Le DGEQ réclame une modification à la loi pour autoriser – sans le recours à une décision spéciale – le dépouillement des votes par anticipation dès 18 h.

Embauche dès 16 ans

C’est déjà un défi bien connu pour le DGEQ que de pourvoir les quelque 55 000 postes de personnel électoral nécessaires « à l’administration du vote », souvent dans des délais brefs et dans le contexte actuel de pénurie de main-d’œuvre. La réforme viendra « complexifier la tâche du personnel » et la « journée de travail sera aussi plus longue », et donc augmentera les « défis liés au recrutement », prévient le DGEQ. Il réclame, entre autres, une modification à la loi pour permettre l’embauche d’employés âgés de 16 ans, comme il est permis de le faire lors d’élections municipales.

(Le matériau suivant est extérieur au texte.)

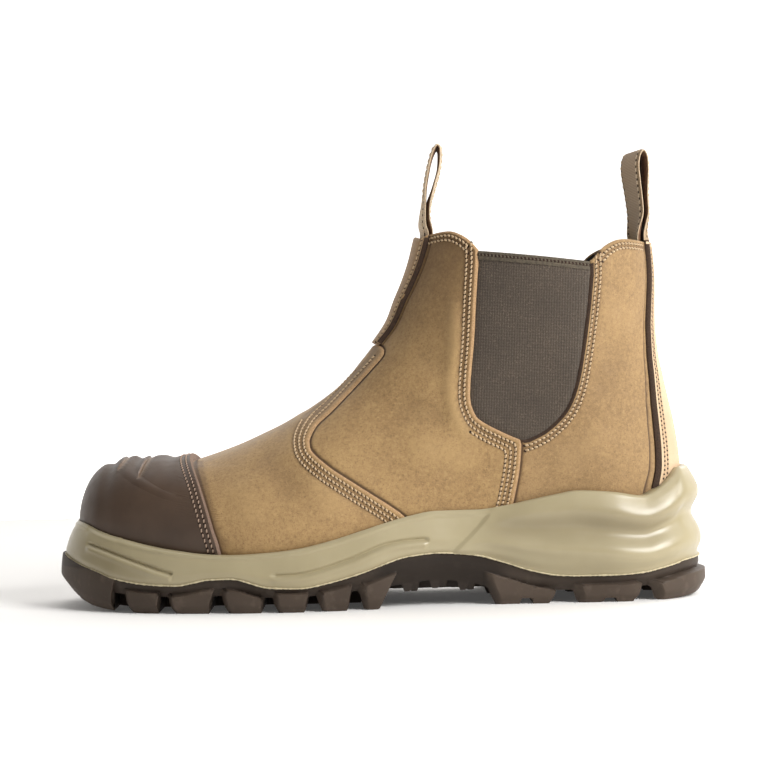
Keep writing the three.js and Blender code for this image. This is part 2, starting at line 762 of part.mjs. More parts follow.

Pour l’heure, le personnel d’élections provinciales au Québec doit avoir « la qualité d’électeur », c’est-à-dire être majeur.

Élections et référendum

Bien que l’idée de tenir un référendum sur la réforme du mode de scrutin le même jour que les prochaines élections générales, le 3 octobre 2022, en chicote plusieurs, le DGEQ affirme que la tenue de scrutins simultanés « ne pose pas d’enjeux majeurs d’application ». Reste que de conjuguer les deux votes « posera un défi additionnel en matière d’information » aux électeurs. « Les expériences canadiennes démontrent que la campagne référendaire sur la réforme du mode de scrutin tend à être éclipsée dans le débat public par la campagne électorale et ses enjeux », souligne-t-il. Mais il ajoute que le fait que la période référendaire débuterait plusieurs semaines avant celle électorale « est susceptible de favoriser » la connaissance des enjeux de la réforme. Le projet de loi 39 devra être adopté et sanctionné par le gouvernement au plus tard le 1er février 2021, prévient le DGEQ, pour être en mesure de déployer la tenue d’un référendum d’ici deux ans.